To combat their sense of doom, they keep a large bass in Kirby's swimming pool (along with “stumps, gravel, old trees,” and a broken-down Volkswagen!), drink too many beers and an exotic concoction of rum, Diet Coke, and lime juice called a Cuba Libre, or drive to the Gulf to fish—in a freak snowstorm. And they hope something will change: “Maybe there will be a bad hatch of mosquitoes. A thunderstorm. Perhaps the Astros lose. We go to Mexico. The flights cost seventy-nine dollars, one way.”

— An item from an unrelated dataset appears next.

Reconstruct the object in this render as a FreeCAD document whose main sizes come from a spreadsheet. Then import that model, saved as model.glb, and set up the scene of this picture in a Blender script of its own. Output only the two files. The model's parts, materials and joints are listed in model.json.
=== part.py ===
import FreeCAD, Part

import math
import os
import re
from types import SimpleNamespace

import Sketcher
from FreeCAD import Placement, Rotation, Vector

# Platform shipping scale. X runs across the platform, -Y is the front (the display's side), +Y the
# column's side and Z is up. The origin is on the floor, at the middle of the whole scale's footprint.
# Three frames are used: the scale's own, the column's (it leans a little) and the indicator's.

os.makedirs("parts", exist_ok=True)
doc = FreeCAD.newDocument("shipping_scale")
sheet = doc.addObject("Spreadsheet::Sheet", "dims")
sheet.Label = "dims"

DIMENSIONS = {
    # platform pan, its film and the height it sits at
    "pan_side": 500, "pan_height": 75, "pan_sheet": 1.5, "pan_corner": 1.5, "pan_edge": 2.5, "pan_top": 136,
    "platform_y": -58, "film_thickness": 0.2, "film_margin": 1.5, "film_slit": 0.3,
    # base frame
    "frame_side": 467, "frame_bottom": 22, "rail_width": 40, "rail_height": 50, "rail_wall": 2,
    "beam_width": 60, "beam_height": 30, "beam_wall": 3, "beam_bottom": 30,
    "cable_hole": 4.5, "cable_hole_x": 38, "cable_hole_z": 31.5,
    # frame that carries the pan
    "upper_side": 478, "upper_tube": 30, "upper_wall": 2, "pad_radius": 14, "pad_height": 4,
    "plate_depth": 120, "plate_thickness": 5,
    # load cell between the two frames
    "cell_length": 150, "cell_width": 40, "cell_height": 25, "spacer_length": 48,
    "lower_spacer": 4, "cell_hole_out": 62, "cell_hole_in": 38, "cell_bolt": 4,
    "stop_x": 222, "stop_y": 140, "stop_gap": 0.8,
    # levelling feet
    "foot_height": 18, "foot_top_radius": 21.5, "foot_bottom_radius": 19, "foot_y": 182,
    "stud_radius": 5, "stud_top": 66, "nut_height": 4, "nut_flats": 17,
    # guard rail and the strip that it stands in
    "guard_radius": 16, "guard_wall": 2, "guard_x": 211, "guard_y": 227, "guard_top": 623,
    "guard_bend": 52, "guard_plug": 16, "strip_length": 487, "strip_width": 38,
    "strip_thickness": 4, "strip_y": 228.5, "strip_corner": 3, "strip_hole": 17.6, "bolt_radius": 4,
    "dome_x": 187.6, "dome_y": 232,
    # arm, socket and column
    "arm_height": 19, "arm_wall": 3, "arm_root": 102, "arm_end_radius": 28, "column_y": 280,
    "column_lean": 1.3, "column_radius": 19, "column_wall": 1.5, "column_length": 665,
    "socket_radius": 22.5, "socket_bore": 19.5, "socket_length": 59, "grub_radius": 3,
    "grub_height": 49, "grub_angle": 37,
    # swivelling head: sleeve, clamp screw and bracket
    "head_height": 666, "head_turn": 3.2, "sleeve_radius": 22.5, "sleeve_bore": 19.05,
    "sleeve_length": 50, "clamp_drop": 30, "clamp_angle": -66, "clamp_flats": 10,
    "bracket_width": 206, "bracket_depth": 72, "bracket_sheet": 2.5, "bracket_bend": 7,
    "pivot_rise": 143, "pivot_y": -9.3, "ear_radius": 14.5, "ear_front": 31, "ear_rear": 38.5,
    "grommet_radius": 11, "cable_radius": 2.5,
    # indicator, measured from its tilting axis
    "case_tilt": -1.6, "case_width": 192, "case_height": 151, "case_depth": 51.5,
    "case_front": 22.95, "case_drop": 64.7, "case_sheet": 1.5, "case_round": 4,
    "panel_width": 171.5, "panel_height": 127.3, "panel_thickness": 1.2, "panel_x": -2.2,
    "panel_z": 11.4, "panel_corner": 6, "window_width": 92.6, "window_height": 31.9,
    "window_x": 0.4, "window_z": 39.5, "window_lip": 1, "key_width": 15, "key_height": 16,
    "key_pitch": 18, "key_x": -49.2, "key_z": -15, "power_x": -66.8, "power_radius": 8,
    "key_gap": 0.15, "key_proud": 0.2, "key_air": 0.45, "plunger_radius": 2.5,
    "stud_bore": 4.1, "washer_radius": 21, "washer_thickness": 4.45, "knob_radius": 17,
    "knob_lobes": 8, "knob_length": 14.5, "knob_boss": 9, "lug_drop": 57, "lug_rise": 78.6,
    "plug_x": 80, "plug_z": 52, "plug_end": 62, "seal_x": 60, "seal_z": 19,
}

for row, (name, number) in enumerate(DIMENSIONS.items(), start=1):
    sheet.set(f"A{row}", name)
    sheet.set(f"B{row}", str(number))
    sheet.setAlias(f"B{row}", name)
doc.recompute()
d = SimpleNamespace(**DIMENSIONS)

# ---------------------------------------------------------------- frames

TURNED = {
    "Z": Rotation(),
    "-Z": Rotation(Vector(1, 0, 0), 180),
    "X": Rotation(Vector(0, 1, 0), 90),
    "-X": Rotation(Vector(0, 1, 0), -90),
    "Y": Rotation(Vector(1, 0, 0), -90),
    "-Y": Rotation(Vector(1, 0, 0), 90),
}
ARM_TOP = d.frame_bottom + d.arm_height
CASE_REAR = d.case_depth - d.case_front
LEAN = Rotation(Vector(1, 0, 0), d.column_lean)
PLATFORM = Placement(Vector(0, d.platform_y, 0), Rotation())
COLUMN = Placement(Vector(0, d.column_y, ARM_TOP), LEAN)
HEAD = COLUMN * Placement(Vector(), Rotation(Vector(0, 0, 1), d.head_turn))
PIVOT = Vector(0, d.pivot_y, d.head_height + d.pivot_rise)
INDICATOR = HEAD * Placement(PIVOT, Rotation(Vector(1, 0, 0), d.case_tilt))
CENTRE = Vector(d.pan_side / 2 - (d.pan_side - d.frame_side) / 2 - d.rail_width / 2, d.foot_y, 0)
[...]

Odds are, though, nothing will change. The recognition that we live in a world of dwindling possibilities is what unifies this collection. Galena Tom Ontz may have “two girlfriends and a key to Canada,” but he also has a bad heart. And while the narrator of “Choteau” believes Ontz—“the wild man” of Montana's Yaak Valley—still has choices, still has freedom, it soon becomes clear that time is running out for him, as it is for so many characters in these stories, Rick Bass's flair for dramatizing an individual's confrontation with his own mortality makes The Watch a wise and wonderful book.